Provided records —

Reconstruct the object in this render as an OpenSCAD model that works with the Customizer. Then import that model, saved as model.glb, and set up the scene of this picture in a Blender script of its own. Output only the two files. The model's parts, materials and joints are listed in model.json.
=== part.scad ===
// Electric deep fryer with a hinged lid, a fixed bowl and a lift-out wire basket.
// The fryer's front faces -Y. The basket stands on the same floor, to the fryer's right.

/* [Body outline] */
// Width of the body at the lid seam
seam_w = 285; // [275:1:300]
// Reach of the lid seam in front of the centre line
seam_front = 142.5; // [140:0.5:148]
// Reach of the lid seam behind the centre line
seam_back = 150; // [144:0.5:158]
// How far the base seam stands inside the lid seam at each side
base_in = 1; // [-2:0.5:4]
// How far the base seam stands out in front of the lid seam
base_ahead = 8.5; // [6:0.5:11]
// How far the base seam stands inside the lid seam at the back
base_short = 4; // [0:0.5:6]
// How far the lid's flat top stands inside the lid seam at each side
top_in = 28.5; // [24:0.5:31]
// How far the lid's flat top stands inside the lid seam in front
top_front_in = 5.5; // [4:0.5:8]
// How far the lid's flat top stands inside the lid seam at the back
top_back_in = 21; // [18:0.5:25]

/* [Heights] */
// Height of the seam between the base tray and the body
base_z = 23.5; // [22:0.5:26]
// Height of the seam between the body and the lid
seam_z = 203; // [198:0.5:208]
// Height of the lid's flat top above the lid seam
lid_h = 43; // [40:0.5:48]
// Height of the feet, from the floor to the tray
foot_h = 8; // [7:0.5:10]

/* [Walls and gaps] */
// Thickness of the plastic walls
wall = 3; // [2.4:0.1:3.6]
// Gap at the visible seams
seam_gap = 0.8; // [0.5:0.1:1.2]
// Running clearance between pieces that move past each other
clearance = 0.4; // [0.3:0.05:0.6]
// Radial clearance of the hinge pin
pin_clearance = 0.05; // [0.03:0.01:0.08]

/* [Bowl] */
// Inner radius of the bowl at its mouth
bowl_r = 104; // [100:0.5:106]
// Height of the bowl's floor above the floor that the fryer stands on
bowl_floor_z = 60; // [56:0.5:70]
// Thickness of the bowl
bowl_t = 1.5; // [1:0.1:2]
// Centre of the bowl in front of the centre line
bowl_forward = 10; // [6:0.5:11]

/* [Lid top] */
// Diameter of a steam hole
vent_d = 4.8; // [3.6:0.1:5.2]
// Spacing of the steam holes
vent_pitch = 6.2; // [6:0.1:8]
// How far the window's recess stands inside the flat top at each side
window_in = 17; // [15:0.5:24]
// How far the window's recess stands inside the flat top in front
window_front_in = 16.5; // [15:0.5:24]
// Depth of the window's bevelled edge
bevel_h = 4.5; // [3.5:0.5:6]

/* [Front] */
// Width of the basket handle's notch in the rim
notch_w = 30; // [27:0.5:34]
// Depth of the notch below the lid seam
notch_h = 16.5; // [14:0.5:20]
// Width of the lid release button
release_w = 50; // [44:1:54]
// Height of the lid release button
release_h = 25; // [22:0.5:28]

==

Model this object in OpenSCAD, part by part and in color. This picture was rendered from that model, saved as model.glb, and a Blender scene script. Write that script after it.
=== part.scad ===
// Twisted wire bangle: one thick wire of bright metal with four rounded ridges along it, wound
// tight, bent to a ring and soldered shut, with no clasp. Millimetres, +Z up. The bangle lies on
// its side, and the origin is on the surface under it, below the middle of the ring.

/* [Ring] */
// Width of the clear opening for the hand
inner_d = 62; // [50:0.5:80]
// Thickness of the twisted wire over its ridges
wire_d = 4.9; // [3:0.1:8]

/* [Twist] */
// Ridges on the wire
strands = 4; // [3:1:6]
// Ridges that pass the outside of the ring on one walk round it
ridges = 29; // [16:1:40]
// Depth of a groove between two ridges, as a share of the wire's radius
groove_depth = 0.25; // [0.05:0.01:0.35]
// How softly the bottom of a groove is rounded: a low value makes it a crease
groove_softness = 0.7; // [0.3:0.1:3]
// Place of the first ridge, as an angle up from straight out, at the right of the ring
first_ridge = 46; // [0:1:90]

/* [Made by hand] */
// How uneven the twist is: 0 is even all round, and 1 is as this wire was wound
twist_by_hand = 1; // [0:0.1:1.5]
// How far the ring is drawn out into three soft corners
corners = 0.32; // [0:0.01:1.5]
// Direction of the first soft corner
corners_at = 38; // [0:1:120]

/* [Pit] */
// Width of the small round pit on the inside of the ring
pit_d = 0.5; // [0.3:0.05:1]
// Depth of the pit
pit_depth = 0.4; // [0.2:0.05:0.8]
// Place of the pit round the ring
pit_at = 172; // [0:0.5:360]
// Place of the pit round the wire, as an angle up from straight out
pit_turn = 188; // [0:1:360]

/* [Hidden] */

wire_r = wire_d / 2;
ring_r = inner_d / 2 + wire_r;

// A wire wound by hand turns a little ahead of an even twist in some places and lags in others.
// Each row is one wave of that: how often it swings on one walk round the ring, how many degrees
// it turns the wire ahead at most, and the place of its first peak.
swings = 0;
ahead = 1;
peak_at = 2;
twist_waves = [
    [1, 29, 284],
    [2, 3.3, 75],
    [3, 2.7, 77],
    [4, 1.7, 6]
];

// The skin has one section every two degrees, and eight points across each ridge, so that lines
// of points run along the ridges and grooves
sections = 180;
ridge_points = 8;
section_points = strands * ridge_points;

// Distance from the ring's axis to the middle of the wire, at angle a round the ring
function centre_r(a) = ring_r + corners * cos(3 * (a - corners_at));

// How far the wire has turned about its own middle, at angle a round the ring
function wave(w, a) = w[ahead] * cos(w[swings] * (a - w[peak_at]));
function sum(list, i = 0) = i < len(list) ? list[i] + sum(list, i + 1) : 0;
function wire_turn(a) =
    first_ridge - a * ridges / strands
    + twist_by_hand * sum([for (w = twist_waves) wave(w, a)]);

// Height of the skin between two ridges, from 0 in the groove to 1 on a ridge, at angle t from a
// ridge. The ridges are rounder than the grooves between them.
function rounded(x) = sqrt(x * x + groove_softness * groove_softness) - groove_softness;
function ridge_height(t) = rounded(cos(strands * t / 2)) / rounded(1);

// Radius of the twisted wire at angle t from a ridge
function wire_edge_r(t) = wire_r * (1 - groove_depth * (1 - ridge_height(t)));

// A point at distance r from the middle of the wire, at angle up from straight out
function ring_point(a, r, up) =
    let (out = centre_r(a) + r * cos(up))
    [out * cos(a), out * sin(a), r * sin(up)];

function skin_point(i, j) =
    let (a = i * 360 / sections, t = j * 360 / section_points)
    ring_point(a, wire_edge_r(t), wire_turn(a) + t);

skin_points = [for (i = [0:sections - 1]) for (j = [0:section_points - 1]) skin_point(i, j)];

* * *

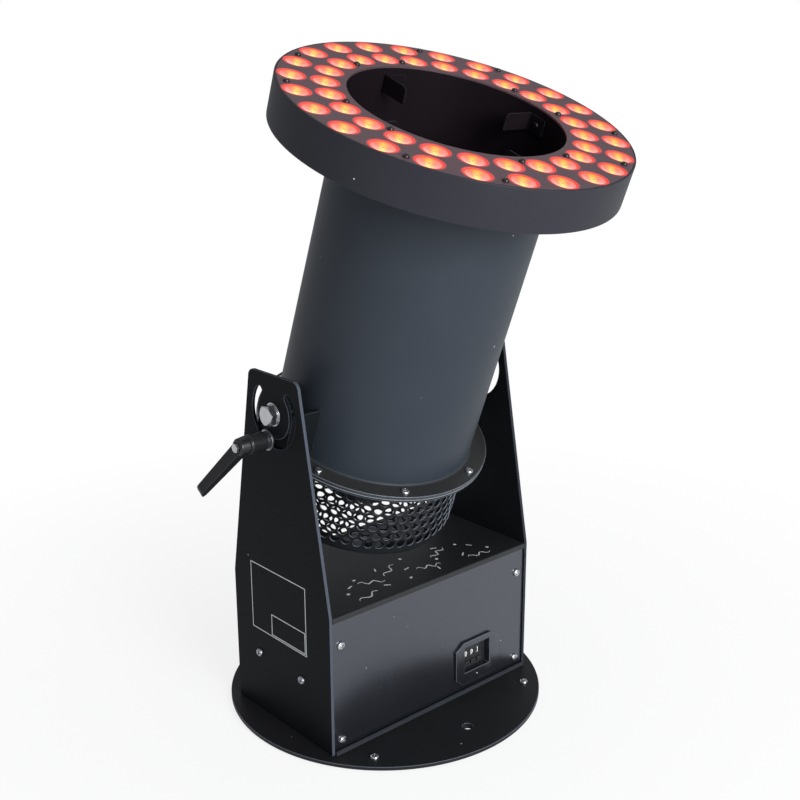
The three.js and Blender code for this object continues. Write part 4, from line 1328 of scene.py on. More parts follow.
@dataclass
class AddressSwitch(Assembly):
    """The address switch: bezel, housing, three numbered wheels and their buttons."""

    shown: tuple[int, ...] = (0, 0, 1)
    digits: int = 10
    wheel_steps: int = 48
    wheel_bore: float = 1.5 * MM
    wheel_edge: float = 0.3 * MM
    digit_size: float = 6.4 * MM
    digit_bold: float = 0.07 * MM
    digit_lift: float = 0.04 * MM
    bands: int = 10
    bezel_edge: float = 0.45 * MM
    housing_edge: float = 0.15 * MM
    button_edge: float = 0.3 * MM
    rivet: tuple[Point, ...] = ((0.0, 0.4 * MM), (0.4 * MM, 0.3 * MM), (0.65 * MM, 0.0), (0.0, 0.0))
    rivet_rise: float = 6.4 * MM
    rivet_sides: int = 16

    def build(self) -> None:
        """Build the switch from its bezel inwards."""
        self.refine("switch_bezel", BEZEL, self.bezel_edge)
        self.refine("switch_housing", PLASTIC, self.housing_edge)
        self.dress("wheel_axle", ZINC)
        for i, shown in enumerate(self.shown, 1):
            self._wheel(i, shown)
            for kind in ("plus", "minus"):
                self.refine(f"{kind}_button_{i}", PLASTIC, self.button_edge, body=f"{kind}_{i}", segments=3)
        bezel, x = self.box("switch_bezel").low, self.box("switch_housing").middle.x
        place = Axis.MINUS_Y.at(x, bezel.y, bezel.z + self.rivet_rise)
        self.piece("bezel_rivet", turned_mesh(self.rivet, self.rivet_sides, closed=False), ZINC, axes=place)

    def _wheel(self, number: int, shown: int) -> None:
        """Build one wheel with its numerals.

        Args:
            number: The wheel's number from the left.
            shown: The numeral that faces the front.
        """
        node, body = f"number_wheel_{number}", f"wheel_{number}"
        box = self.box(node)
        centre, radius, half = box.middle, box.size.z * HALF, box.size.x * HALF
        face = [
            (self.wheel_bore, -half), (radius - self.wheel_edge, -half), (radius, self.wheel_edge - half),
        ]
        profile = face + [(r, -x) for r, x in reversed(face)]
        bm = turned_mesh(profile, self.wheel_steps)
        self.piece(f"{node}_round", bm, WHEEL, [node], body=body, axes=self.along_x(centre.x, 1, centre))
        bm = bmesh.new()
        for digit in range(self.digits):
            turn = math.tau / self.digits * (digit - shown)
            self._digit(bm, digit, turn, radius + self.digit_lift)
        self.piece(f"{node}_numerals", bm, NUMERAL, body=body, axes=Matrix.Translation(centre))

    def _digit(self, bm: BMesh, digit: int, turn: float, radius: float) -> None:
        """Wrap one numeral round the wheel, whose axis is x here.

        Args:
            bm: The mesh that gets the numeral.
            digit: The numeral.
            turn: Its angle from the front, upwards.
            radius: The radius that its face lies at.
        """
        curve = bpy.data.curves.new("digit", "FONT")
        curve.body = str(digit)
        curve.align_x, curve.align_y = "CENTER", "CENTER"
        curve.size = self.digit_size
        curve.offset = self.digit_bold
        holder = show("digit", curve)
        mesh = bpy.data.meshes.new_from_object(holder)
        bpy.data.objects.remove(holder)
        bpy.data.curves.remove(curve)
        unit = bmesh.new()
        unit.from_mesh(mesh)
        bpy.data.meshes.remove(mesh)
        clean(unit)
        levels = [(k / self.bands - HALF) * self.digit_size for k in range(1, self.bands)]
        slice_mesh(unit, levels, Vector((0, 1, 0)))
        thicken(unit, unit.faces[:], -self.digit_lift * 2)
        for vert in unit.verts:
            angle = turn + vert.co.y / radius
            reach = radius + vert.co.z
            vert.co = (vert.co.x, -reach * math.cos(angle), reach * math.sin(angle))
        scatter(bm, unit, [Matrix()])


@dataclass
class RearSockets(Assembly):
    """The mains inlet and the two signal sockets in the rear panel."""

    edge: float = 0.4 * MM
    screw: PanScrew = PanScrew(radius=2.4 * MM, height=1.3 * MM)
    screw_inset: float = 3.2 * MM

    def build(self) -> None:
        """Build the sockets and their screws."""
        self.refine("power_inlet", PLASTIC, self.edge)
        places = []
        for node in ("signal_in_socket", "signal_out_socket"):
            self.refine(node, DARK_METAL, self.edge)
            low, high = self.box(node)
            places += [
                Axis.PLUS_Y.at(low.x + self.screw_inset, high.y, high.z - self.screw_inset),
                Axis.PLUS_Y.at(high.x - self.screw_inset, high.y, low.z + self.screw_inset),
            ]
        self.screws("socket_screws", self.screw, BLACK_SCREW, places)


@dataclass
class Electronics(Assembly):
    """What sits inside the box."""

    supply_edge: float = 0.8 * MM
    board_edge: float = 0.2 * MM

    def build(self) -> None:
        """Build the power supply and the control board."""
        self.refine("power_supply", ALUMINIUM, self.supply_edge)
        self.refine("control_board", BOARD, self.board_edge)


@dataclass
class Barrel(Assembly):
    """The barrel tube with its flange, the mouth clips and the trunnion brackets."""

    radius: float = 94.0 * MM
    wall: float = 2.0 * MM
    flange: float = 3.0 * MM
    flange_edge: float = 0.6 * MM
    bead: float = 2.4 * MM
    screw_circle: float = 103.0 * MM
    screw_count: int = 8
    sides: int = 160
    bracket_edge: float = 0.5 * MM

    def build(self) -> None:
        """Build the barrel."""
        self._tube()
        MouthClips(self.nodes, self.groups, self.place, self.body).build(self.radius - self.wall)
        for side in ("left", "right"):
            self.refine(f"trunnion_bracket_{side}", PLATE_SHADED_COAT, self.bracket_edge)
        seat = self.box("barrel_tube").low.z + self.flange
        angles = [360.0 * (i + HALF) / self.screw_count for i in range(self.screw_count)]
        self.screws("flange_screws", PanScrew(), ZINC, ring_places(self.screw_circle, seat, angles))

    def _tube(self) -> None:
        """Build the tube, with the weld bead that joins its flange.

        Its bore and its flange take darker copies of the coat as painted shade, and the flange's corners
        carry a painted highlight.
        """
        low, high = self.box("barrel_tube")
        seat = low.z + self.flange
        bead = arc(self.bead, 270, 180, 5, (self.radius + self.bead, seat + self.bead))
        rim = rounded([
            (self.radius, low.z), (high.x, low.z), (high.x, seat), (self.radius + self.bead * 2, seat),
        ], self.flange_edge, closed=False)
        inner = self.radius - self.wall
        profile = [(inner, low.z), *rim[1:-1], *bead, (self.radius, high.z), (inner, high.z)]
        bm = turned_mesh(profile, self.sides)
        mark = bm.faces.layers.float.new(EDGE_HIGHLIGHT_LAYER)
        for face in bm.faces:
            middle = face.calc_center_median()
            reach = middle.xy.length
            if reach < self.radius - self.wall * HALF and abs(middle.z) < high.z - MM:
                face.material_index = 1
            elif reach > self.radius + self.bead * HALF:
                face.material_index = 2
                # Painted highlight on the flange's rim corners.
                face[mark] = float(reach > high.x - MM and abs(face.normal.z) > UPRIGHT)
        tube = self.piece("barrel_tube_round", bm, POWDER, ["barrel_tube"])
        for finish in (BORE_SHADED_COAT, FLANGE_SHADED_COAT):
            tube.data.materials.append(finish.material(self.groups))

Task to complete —
For the entries above, count the lines that contain the string "three", and state that number without further comment.

Exercise answer —
3